Work to complete — Output every line below without omitting or altering anything.

+++ Provided material

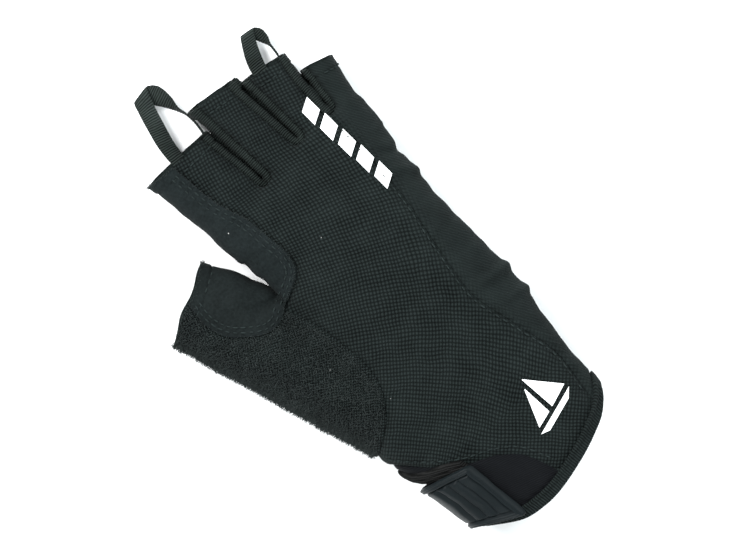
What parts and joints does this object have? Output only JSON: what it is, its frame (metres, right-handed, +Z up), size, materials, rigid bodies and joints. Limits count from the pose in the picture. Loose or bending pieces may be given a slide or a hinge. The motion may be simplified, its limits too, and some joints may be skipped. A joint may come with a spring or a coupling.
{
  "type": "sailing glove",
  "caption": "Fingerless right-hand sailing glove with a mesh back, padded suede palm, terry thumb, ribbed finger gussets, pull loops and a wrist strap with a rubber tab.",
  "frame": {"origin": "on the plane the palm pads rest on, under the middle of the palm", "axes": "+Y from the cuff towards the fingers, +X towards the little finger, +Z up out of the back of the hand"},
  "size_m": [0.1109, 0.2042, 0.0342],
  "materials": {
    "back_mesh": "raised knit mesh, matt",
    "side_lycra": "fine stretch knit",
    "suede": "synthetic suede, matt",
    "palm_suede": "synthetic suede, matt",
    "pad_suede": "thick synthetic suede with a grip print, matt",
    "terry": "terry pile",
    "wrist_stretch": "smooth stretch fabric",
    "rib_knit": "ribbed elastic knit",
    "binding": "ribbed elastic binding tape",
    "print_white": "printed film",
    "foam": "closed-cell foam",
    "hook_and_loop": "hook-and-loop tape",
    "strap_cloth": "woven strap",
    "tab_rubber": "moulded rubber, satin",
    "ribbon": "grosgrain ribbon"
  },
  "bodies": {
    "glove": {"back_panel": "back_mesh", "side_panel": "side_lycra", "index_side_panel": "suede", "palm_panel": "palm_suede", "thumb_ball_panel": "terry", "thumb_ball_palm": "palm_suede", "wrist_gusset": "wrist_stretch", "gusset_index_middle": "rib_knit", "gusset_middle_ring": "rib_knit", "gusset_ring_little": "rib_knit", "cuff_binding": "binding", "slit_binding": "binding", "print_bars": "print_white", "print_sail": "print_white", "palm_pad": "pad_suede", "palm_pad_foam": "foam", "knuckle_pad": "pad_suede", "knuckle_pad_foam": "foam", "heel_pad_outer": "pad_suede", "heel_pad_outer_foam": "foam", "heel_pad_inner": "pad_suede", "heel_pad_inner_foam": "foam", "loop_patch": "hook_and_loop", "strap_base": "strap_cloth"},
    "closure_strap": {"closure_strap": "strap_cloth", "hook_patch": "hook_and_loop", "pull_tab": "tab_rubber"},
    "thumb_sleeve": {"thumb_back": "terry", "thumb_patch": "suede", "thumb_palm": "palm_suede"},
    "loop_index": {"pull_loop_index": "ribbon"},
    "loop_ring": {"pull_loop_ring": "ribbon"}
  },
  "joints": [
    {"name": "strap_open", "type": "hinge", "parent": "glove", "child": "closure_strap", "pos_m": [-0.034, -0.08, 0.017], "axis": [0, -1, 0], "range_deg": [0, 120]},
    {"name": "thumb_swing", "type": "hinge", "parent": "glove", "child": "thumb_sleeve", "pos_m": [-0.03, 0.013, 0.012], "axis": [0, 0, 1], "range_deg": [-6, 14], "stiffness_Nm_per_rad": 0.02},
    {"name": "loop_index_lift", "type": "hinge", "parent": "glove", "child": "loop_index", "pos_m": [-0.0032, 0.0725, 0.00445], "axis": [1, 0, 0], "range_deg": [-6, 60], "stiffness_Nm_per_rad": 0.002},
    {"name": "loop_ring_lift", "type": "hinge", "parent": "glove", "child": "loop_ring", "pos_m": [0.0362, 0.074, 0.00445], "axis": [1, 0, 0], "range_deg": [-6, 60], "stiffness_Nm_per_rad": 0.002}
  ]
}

++++++

Task result —
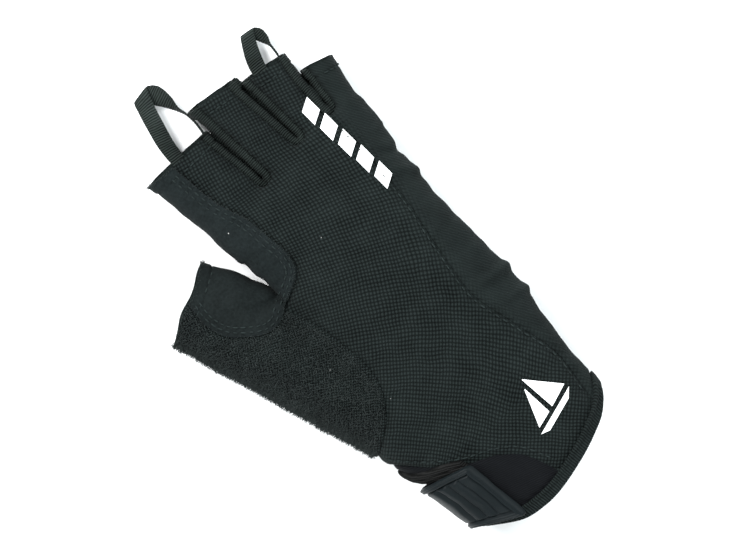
What parts and joints does this object have? Output only JSON: what it is, its frame (metres, right-handed, +Z up), size, materials, rigid bodies and joints. Limits count from the pose in the picture. Loose or bending pieces may be given a slide or a hinge. The motion may be simplified, its limits too, and some joints may be skipped. A joint may come with a spring or a coupling.
{
  "type": "sailing glove",
  "caption": "Fingerless right-hand sailing glove with a mesh back, padded suede palm, terry thumb, ribbed finger gussets, pull loops and a wrist strap with a rubber tab.",
  "frame": {"origin": "on the plane the palm pads rest on, under the middle of the palm", "axes": "+Y from the cuff towards the fingers, +X towards the little finger, +Z up out of the back of the hand"},
  "size_m": [0.1109, 0.2042, 0.0342],
  "materials": {
    "back_mesh": "raised knit mesh, matt",
    "side_lycra": "fine stretch knit",
    "suede": "synthetic suede, matt",
    "palm_suede": "synthetic suede, matt",
    "pad_suede": "thick synthetic suede with a grip print, matt",
    "terry": "terry pile",
    "wrist_stretch": "smooth stretch fabric",
    "rib_knit": "ribbed elastic knit",
    "binding": "ribbed elastic binding tape",
    "print_white": "printed film",
    "foam": "closed-cell foam",
    "hook_and_loop": "hook-and-loop tape",
    "strap_cloth": "woven strap",
    "tab_rubber": "moulded rubber, satin",
    "ribbon": "grosgrain ribbon"
  },
  "bodies": {
    "glove": {"back_panel": "back_mesh", "side_panel": "side_lycra", "index_side_panel": "suede", "palm_panel": "palm_suede", "thumb_ball_panel": "terry", "thumb_ball_palm": "palm_suede", "wrist_gusset": "wrist_stretch", "gusset_index_middle": "rib_knit", "gusset_middle_ring": "rib_knit", "gusset_ring_little": "rib_knit", "cuff_binding": "binding", "slit_binding": "binding", "print_bars": "print_white", "print_sail": "print_white", "palm_pad": "pad_suede", "palm_pad_foam": "foam", "knuckle_pad": "pad_suede", "knuckle_pad_foam": "foam", "heel_pad_outer": "pad_suede", "heel_pad_outer_foam": "foam", "heel_pad_inner": "pad_suede", "heel_pad_inner_foam": "foam", "loop_patch": "hook_and_loop", "strap_base": "strap_cloth"},
    "closure_strap": {"closure_strap": "strap_cloth", "hook_patch": "hook_and_loop", "pull_tab": "tab_rubber"},
    "thumb_sleeve": {"thumb_back": "terry", "thumb_patch": "suede", "thumb_palm": "palm_suede"},
    "loop_index": {"pull_loop_index": "ribbon"},
    "loop_ring": {"pull_loop_ring": "ribbon"}
  },
  "joints": [
    {"name": "strap_open", "type": "hinge", "parent": "glove", "child": "closure_strap", "pos_m": [-0.034, -0.08, 0.017], "axis": [0, -1, 0], "range_deg": [0, 120]},
    {"name": "thumb_swing", "type": "hinge", "parent": "glove", "child": "thumb_sleeve", "pos_m": [-0.03, 0.013, 0.012], "axis": [0, 0, 1], "range_deg": [-6, 14], "stiffness_Nm_per_rad": 0.02},
    {"name": "loop_index_lift", "type": "hinge", "parent": "glove", "child": "loop_index", "pos_m": [-0.0032, 0.0725, 0.00445], "axis": [1, 0, 0], "range_deg": [-6, 60], "stiffness_Nm_per_rad": 0.002},
    {"name": "loop_ring_lift", "type": "hinge", "parent": "glove", "child": "loop_ring", "pos_m": [0.0362, 0.074, 0.00445], "axis": [1, 0, 0], "range_deg": [-6, 60], "stiffness_Nm_per_rad": 0.002}
  ]
}